Defendant moved to dismiss upon the ground that plaintiff had no direct action against it, and was limited to the remedy provided for in the collective bargaining agreement negotiated between his union and the city — to wit, arbitration. The Civil Court treated the dismissal motion as one for summary judgment (CPLR 3211, subd [c]) and, searching the record, granted judgment in plaintiff’s favor. The court stated that it was required to do "substantial justice” in a small claims action (CCA, § 1804); and that plaintiff was justified in suing directly under the doctrine enunciated by the Supreme Court in Vaca v Sipes (386 US 171), for the reason that the union had not adequately protected the rights of its members, having "entered into an ambiguous agreement which leaves this employee’s wage increase claim suspended indefinitely and then failing] to act on the employee’s behalf to resolve this impasse after a reasonable time has expired” (101 Misc 2d 356, 363-364).

Guided as we are by the rule that even small claims actions must be decided "according to the rules and principles of *964substantive law” (CCA, § 1807), we conclude that the present action may not be maintained.

Under settled New York law, where a collective bargaining agreement entered into between an employer and a labor organization contains a provision for the submission of unsettled disputes to arbitration, only the labor organization can invoke the arbitration procedure; each individual employee, in becoming a beneficiary to the contract, gives up to the union, as his representative, the individual right to sue on or litigate as to the contract (Parker v Borock, 5 NY2d 156; Chupka v Lorenz-Schneider Co., 12 NY2d 1). If the union fails to preserve the employee’s rights by arbitrarily refusing to prosecute the employee’s grievance, he has a remedy against the union for breach of fiduciary duty. Subsequent to the decisions in the cited cases, the Supreme Court ruled that an action against an employer by an employee would lie, despite the failure to exhaust contractual remedies, if the employee could prove that the union as bargaining agent breached its duty of fair representation in its handling of the employee’s grievance (Vaca v Sipes, supra, p 186). It has since been held that Vaca, which concerned a private-sector employee, has equal application to public employees (Jackson v Regional Tr. Serv., 54 AD2d 305).
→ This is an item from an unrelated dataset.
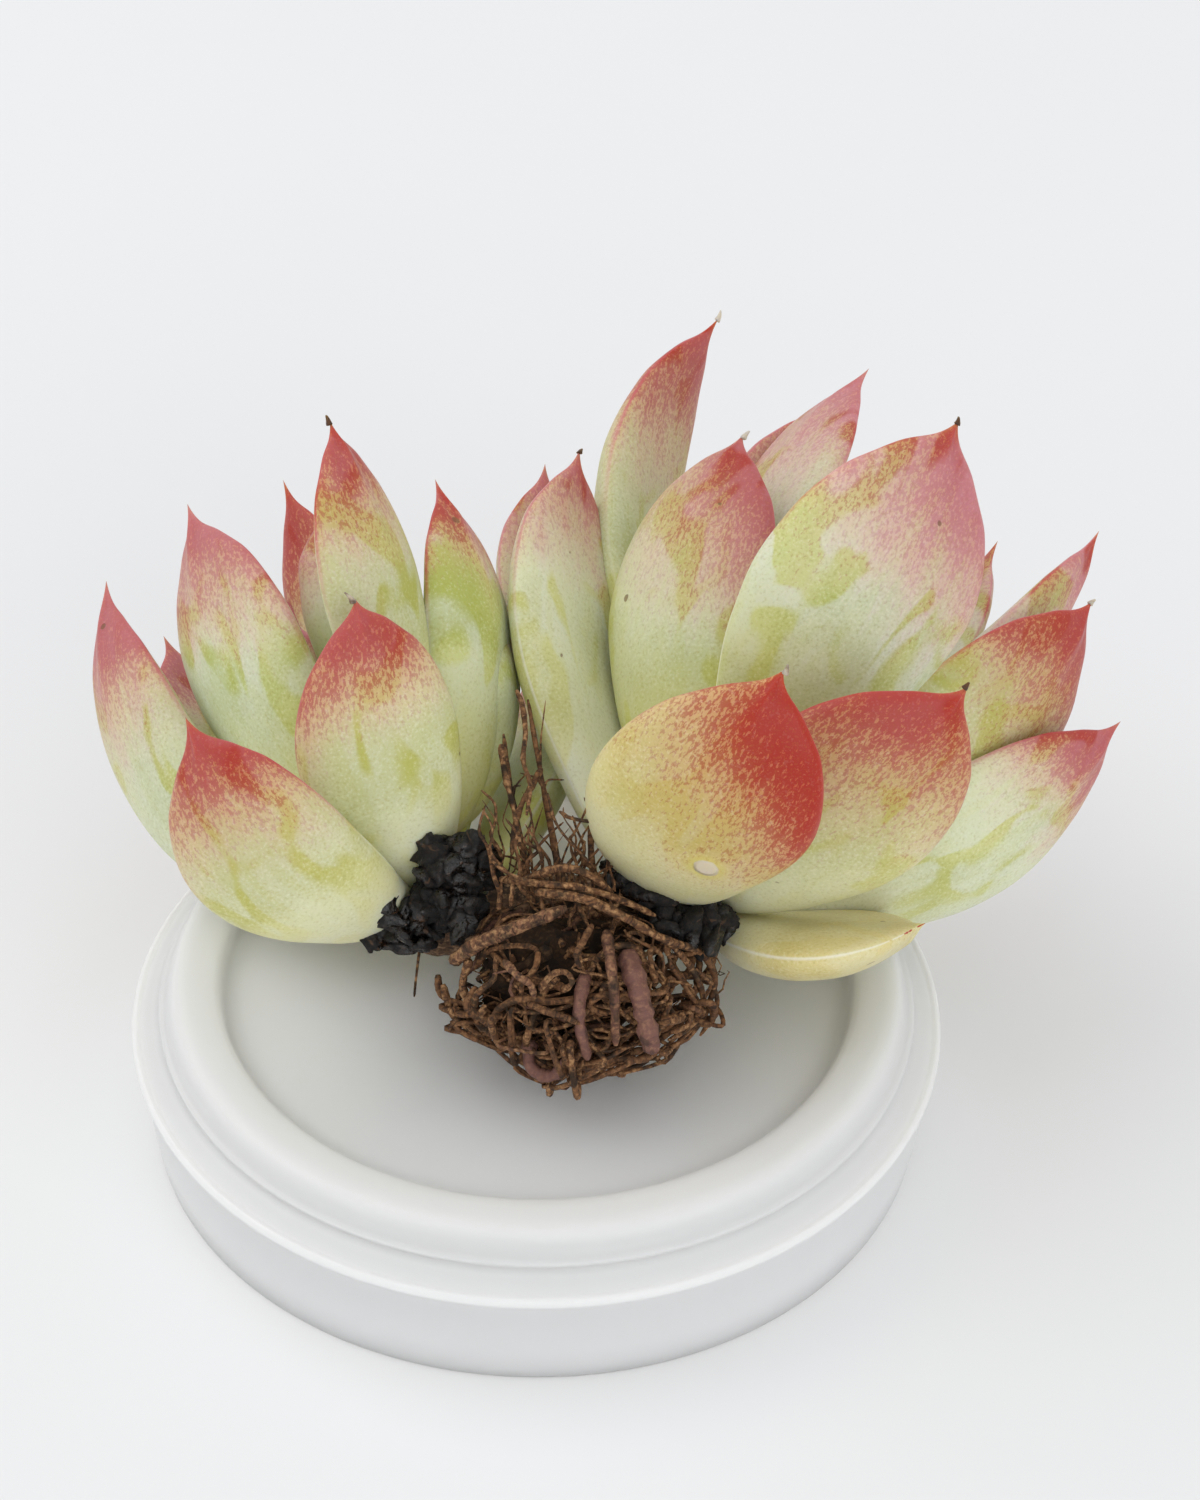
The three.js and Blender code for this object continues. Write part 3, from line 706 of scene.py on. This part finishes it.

In our view, plaintiff has not brought himself within the guidelines established in Vaca. An employee must at least attempt to exhaust exclusive grievance and arbitration procedure formulated in collective bargaining agreements before he resorts to the courts (Vaca v Sipes, supra, p 184). There is no allegation or proof in the record before us that plaintiff (or any other member of the union) ever requested or demanded, formally or informally, that the union pursue the matter of deferred wages through arbitration. Nor can we say, on the basis of the submission below (no opposing papers to defendant’s motion were received) that the union’s failure, to date, to proceed in this fashion is necessarily arbitrary or discriminatory, or not in furtherance of its membership’s interests. A union does not act in bad faith merely because it will not take a particular grievance to arbitration (Vaca v Sipes, supra, pp 191-192). In this connection, it is noted that in an arbitration/ impasse proceeding previously instituted by a group of municipal unions, a panel has determined that the deferred moneys are not payable before July 1, 1982 at the earliest, and then *965only if the stated preconditions for payment have been met by that time.

It should be borne in mind that unlike Vaca and many of the cases decided thereunder (see Wingenbach v Mushroom Transp. Co., 51 AD2d 855; Jackson v Regional Tr. Serv., 54 AD2d 305), this is not a wrongful discharge case which may uniquely affect only one employee. The wage deferral question undoubtedly affects a substantial percentage of the union’s membership. The Court Clerks Association, as the exclusive representative, is in the best position to successfully argue the merits of that question, and at the time it deems most appropriate. The city and the union adopted a broad arbitration clause in the wage deferral agreement, and the matter sought to be litigated is manifestly subject to arbitration under the express and unequivocal terms of that clause. It is at all times preferable that controversies be resolved through the mechanism agreed upon by the parties as the method for settlement of disputes. The sole remedy provided in the agreement at issue has not yet been exhausted and, in the absence of any intimation of bad faith or unfair representation on the part of the union, this direct action against the city should not be permitted to stand.

Concur: Dudley, P. J., Hughes and Tierney, JJ.